** Recorded data **
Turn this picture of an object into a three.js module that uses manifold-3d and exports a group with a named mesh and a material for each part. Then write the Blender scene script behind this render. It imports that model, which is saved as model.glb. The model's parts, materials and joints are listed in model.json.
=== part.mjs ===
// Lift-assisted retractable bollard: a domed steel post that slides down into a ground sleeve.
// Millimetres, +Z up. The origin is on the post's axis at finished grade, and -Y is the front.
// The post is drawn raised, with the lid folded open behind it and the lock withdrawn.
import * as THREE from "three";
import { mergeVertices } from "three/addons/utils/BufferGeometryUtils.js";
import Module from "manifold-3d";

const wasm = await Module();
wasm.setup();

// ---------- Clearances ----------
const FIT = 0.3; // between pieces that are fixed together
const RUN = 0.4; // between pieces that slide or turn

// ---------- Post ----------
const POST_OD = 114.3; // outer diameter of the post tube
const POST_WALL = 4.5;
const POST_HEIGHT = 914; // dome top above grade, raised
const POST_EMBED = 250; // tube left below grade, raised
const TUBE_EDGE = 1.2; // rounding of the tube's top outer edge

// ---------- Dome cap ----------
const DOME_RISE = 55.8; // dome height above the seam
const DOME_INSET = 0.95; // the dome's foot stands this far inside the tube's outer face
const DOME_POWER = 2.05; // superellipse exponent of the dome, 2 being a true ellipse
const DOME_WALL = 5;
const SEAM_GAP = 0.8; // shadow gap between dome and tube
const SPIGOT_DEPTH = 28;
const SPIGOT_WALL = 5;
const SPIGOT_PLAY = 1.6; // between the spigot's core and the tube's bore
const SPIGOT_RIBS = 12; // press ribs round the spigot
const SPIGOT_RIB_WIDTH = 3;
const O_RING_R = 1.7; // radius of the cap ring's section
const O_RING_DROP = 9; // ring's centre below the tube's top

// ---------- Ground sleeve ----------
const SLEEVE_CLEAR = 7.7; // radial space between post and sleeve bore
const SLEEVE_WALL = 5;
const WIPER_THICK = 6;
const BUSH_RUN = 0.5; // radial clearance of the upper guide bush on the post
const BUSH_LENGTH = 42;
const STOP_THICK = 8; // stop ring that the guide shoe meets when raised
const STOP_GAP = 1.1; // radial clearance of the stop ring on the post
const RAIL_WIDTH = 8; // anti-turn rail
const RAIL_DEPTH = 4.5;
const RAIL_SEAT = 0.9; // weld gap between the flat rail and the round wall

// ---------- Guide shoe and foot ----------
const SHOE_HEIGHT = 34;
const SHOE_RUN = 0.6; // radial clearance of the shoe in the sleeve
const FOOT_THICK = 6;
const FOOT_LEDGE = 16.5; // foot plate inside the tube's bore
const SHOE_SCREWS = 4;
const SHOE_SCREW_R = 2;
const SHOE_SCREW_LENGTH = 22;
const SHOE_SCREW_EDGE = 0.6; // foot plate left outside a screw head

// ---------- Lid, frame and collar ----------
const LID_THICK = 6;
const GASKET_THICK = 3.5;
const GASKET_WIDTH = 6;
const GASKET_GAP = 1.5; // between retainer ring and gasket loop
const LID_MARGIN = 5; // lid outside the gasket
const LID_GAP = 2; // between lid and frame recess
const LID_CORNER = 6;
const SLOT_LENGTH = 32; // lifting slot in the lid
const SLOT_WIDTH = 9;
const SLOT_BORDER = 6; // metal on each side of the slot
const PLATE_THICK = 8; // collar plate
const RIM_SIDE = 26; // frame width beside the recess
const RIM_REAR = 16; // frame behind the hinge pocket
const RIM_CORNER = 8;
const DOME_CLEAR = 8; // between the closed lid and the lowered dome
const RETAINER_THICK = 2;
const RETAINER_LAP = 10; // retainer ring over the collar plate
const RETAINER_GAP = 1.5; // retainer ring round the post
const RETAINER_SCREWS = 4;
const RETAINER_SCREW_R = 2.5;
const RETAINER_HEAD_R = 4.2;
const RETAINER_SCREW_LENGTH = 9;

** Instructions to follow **
Set out the complete listing exactly as shown.

** The completed task **
Turn this picture of an object into a three.js module that uses manifold-3d and exports a group with a named mesh and a material for each part. Then write the Blender scene script behind this render. It imports that model, which is saved as model.glb. The model's parts, materials and joints are listed in model.json.
=== part.mjs ===
// Lift-assisted retractable bollard: a domed steel post that slides down into a ground sleeve.
// Millimetres, +Z up. The origin is on the post's axis at finished grade, and -Y is the front.
// The post is drawn raised, with the lid folded open behind it and the lock withdrawn.
import * as THREE from "three";
import { mergeVertices } from "three/addons/utils/BufferGeometryUtils.js";
import Module from "manifold-3d";

const wasm = await Module();
wasm.setup();

// ---------- Clearances ----------
const FIT = 0.3; // between pieces that are fixed together
const RUN = 0.4; // between pieces that slide or turn

// ---------- Post ----------
const POST_OD = 114.3; // outer diameter of the post tube
const POST_WALL = 4.5;
const POST_HEIGHT = 914; // dome top above grade, raised
const POST_EMBED = 250; // tube left below grade, raised
const TUBE_EDGE = 1.2; // rounding of the tube's top outer edge

// ---------- Dome cap ----------
const DOME_RISE = 55.8; // dome height above the seam
const DOME_INSET = 0.95; // the dome's foot stands this far inside the tube's outer face
const DOME_POWER = 2.05; // superellipse exponent of the dome, 2 being a true ellipse
const DOME_WALL = 5;
const SEAM_GAP = 0.8; // shadow gap between dome and tube
const SPIGOT_DEPTH = 28;
const SPIGOT_WALL = 5;
const SPIGOT_PLAY = 1.6; // between the spigot's core and the tube's bore
const SPIGOT_RIBS = 12; // press ribs round the spigot
const SPIGOT_RIB_WIDTH = 3;
const O_RING_R = 1.7; // radius of the cap ring's section
const O_RING_DROP = 9; // ring's centre below the tube's top

// ---------- Ground sleeve ----------
const SLEEVE_CLEAR = 7.7; // radial space between post and sleeve bore
const SLEEVE_WALL = 5;
const WIPER_THICK = 6;
const BUSH_RUN = 0.5; // radial clearance of the upper guide bush on the post
const BUSH_LENGTH = 42;
const STOP_THICK = 8; // stop ring that the guide shoe meets when raised
const STOP_GAP = 1.1; // radial clearance of the stop ring on the post
const RAIL_WIDTH = 8; // anti-turn rail
const RAIL_DEPTH = 4.5;
const RAIL_SEAT = 0.9; // weld gap between the flat rail and the round wall

// ---------- Guide shoe and foot ----------
const SHOE_HEIGHT = 34;
const SHOE_RUN = 0.6; // radial clearance of the shoe in the sleeve
const FOOT_THICK = 6;
const FOOT_LEDGE = 16.5; // foot plate inside the tube's bore
const SHOE_SCREWS = 4;
const SHOE_SCREW_R = 2;
const SHOE_SCREW_LENGTH = 22;
const SHOE_SCREW_EDGE = 0.6; // foot plate left outside a screw head

// ---------- Lid, frame and collar ----------
const LID_THICK = 6;
const GASKET_THICK = 3.5;
const GASKET_WIDTH = 6;
const GASKET_GAP = 1.5; // between retainer ring and gasket loop
const LID_MARGIN = 5; // lid outside the gasket
const LID_GAP = 2; // between lid and frame recess
const LID_CORNER = 6;
const SLOT_LENGTH = 32; // lifting slot in the lid
const SLOT_WIDTH = 9;
const SLOT_BORDER = 6; // metal on each side of the slot
const PLATE_THICK = 8; // collar plate
const RIM_SIDE = 26; // frame width beside the recess
const RIM_REAR = 16; // frame behind the hinge pocket
const RIM_CORNER = 8;
const DOME_CLEAR = 8; // between the closed lid and the lowered dome
const RETAINER_THICK = 2;
const RETAINER_LAP = 10; // retainer ring over the collar plate
const RETAINER_GAP = 1.5; // retainer ring round the post
const RETAINER_SCREWS = 4;
const RETAINER_SCREW_R = 2.5;
const RETAINER_HEAD_R = 4.2;
const RETAINER_SCREW_LENGTH = 9;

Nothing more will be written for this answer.